Après
la chute de l'URSS, il est apparu dans les anciennes républiques
d'Asie centrale (Tadjikistan, Kirghizie, Kazakhstan, Ouzbékistan et
Turkménistan), une Nouvelle Vague de jeunes cinéastes, parmi eux
Darejan Omirbaev et Aktan Abdykalikov. Cette génération coïncide
avec celle des nouveaux cinéastes iraniens (Abbas Kiarostami, Mohsen
Makhmalbaf), mais on a encore régulièrement des films iraniens qui
sortent en France, ceux d'Asie centrale sont extrêmement rares. J'ai
pu voir en copie 35mm Le Fils adoptif, superbe film en couleur
et noir et blanc. Comme il n'existe pas de DVD de ce film, je ne
pourrais pas faire mes habituelles captures d'écran. Dommage.
Couleur
et noir et blanc, donc.

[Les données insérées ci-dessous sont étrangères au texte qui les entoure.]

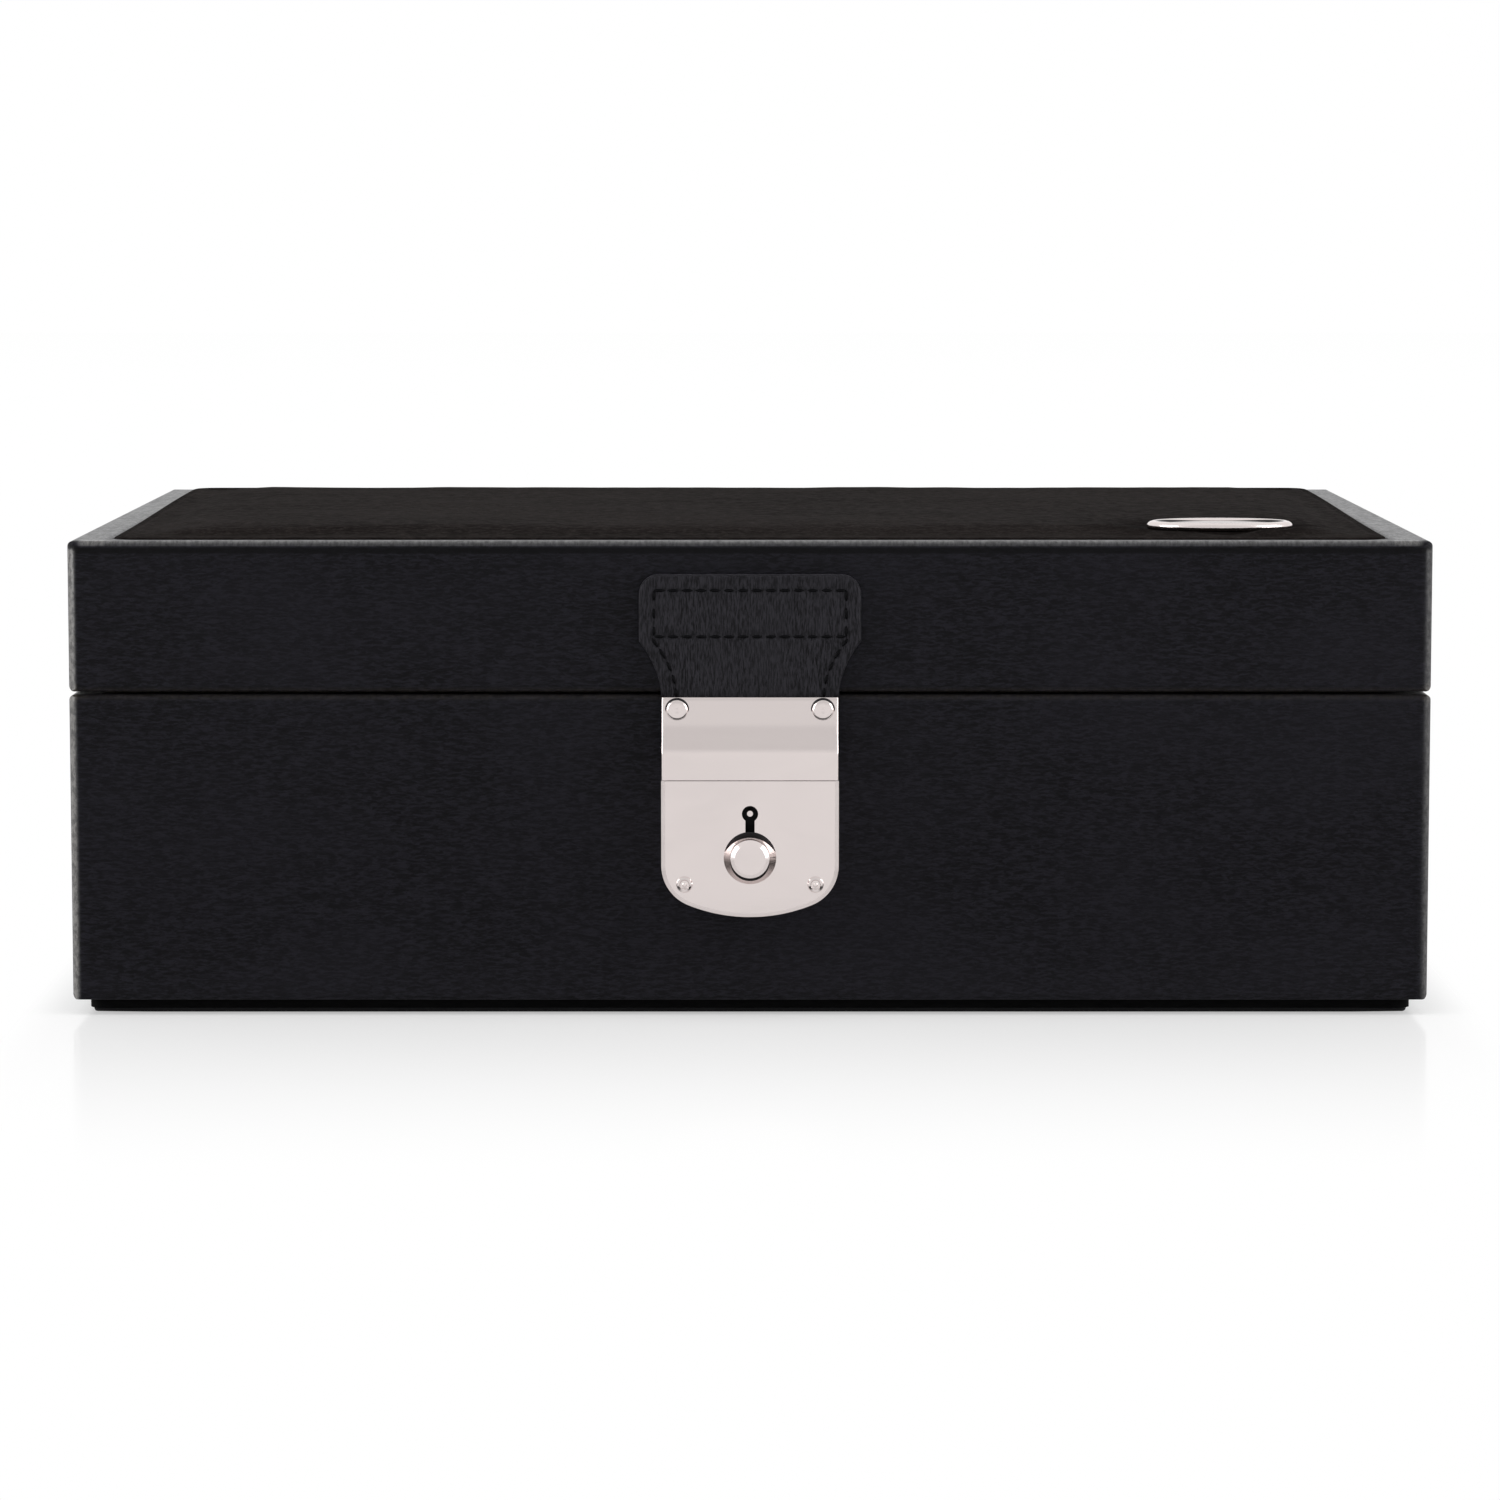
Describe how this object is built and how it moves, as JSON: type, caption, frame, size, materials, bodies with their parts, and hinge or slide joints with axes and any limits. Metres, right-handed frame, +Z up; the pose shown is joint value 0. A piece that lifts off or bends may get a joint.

Le film commence sur un lent travelling sur
un tapis très coloré pour arriver à un groupe de vieilles femmes
qui parlent d'un enfant qui sera adopté par un couple qui ne peut
pas en avoir. Ce garçon s'appelle Azate mais il sera vite surnommé
par tous ses camarades quand il grandit (et le film de vient alors en
noir et blanc) Beshkempir, l'adopté. La couleur reviendra de temps
en temps, de manière fugace, comme un éclat de vie soudaine au
milieu du gris. Mais revenons aux aventure d'Azate, ce bon garçon
rondouillard à la coiffure en crête aplatie, c'est lui qui sur
l'affiche.
Jusqu'alors,
il ignorait qu'il est un enfant adopté. Il passe ses journées à
jouer avec ses quatre ou cinq amis dans la nature. Ils font quelques
bêtises sans importance, comme se tremper dans le trou rempli de
boue qui sert au fabricant de briques artisanales. Ils vont taper
dans un essaim d'abeilles avant de s'enfuir. Ils découvrent les
rondeurs d'une femme nue à travers les embrasures d'une vieille
porte. Ils se chamaillent comme des enfants de dix ans, et un jour,
l'un d'eux, dans un brusque moment d'énervement, révèle la vérité
à Azate, qui court se réfugier auprès de sa grand-mère qu'il aime
plus que quiconque.
C'est
d'abord la rudesse de cette micro société que le cinéaste kirghize
montre. Une mère qui a du mal à parler avec son fils et qui vit
depuis dix ans cette honte d'être stérile. Ses amies, lors d'un
travail sur le tapis, lui en font reproche. C'est un père à peine
plus loquace qui traite son fils de paresseux. On remarquera que ce
père porte une moustache et un chapeau qui rappelle, sans équivoque,
les accoutrements de Chisu Ryu dans les films de Yasujiro Ozu. Les
jeux des enfants rappellent ceux de Bonjour, mais cette fois
Azate ne veut pas une télévision, mais aller voir un film indien
sur la place du village.
Ce
film indien, un Bollywood des années 1970, intéresse au plus au
point Azate parce qu'il pourra côtoyer la belle Aïnoura, une de ses
amies, le seule qui soit gentille avec lui. Azate a remarqué que le
projectionniste va souvent chercher, en vélo, une jeune femme chez
elle, un peu en secret des parents de cette dernière. Il faudra au
gamin toute la malice du monde pour qu'il puisse, lui aussi,
trimbaler Aïnoura sur un vélo. Le projectionniste, deviendra le
complice bien consentant du joli manège d'Azate en prêtant son
vélo. C'est que le gamin qu'il était en début de film commence à
devenir un adolescent avec des sentiments.
Ce
qui est très beau dans Le Fils adoptif et qui révèle une
volonté du cinéaste de placer son récit sous les auspices du conte
(un peu comme La Nuit du chasseur), c'est l'abondance des
animaux. Toute une ménagerie se déploie. Une petite grenouille, un
cheval, des poissons, un chien, un chaton, des poules, des abeilles
et surtout une superbe huppe qui pénétrera par mégarde dans la
chambre d'Azate. C'est son chant que l'on entendra pendant tout le
film (superbe travail sur le son d'ailleurs qui exhausse le
hors-champ), et qui, au fil des saisons, annoncera sa liberté à
venir. Mais, une liberté qu'il paiera au prix fort.